Federal Loan Consolidation

What is Federal Loan Consolidation?

Federal Loan Consolidation is a process that allows you to combine all your federal student loan debt into one consolidated loan. For example, if you have federal loans with multiple lenders, a consolidation will pay off the balances with those lenders and create one new loan for the entire balance (see example below) with a new lender.

  Before consolidation After consolidation
Lender 1 $10,000 $0
Lender 1 $5,000 $0
Lender 2 $2,500 $0
Lender 3 $3,500 $0
Consolidation Lender   $21,000

Why Do I Need a Federal Consolidation Loan?

  1. Potentially Lower Monthly Payments

    Unless your federal student loan balance is over $30,000, the standard loan term for federal student loans is 10 years. A federal student loan consolidation may extend the term of your loan, based on your total student loan balance:

    Student Loan Consolidation Balance Repayment Term
    Less than $7,500 10 years
    $7,500-$9,999 12 years
    $10,000-$19,999 15 years
    $20,000-$39,999 20 years
    $40,000-$59,999 25 years
    $60,000+ 30 years

    When you lengthen your repayment term, your monthly payments will likely decrease (depending on your balance). You can use the Department of Education’s loan calculator to calculate your monthly consolidation loan payments. Many graduates use federal loan consolidation because they cannot afford student loan payments on their starting salary. Even though you are lowering your monthly payments, you can always pay more than the minimum, because there is no prepayment penalty.

  2. One Monthly Payment

    In addition to lower monthly payments, many borrowers enjoy the convenience of having to make only one student loan payment every month.

  3. Federal Program Benefits

    Federal loan consolidation is free and there are no credit checks. You will also have the same deferment and forbearance benefits that you had with your federal student loans.

  4. Resolve Delinquency

    Consolidating your loans may help you get a “fresh start.” When you consolidate, you will pay off your existing loan(s), thus resolving the delinquency and adverse credit reporting on your loan(s) and starting current with your new consolidation loan.

Student Loan Consolidation Rates

Formula for Federal Student Loan Consolidation Rates:

Federal loan consolidation rates are determined by taking the weighted average of your current loan’s rates, and rounds them up to the nearest 1/8%.

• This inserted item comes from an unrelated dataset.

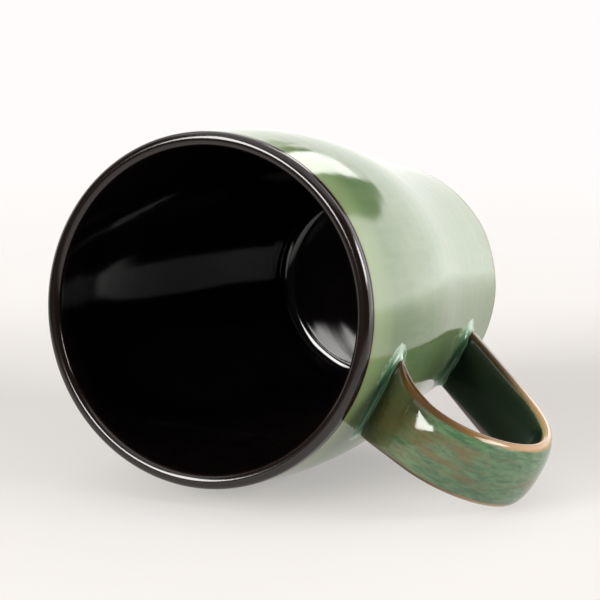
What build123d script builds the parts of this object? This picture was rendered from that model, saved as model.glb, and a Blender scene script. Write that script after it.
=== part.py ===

Provided below are weighted average applications so you can see how consolidation rates are calculated.

Example 1:

  Amount Interest Rate
Loan 1 $1,000 5%
Loan 2 $1,000 6%
Weighted Average Interest Rate   5.5%

Example 2:

  Amount Interest Rate
Loan 1 $1,000 5%
Loan 2 $20,000 6%
Weighted Average Interest Rate   5.95%

The formula in the above examples calculate the weighted average interest rate as follows:

  1. Multiply loan by interest rate: $1K * 5% ($50); $20K * 6% ($1,200) = $1250 (Total Weight Factor)
  2. Add loan amounts: $1k + $20K =$21K (Total Loan Amount)
  3. Divide the Total Weight Factor by the Total Loan Amount and multiply by 100. 1250/21000 =5.95%

Then, you round the weighted average interest rate up to the nearest 1/8%.

Weighted Average Interest Rate Consolidation Loan Rate (rounded to nearest 1/8%)
5.5% 5.5%
5.95% 6%

You can find your loan balances and interest rates on your student loan statements or by contacting your lender. Remember that once you consolidate, your interest rate will be a fixed rate for the life of your loan.

Important Notice: If you have federal student loans that were taken out before June 30, 2006, your loans are likely variable. If you have variable rate loans, your interest rate changes every year on July 1 and your payment amount may be adjusted every year.

On July 1, 2009, variable student loan rates reached their lowest rates in history (as low as 2.48% for Stafford Loans and 3.28% for PLUS Loans). If you consolidate before the rates change again on July 1, 2010, you can lock in your low interest rate. Since rates can go up and down, locking in your low interest rate could save you thousands of dollars in interest over the life of the loan.

Where to Get a Student Loan Consolidation

If you are interested in consolidating your student loan debt, you should contact the Department of Education. You can visit the Department of Education’s student loan consolidation website at www.loanconsolidation.ed.gov.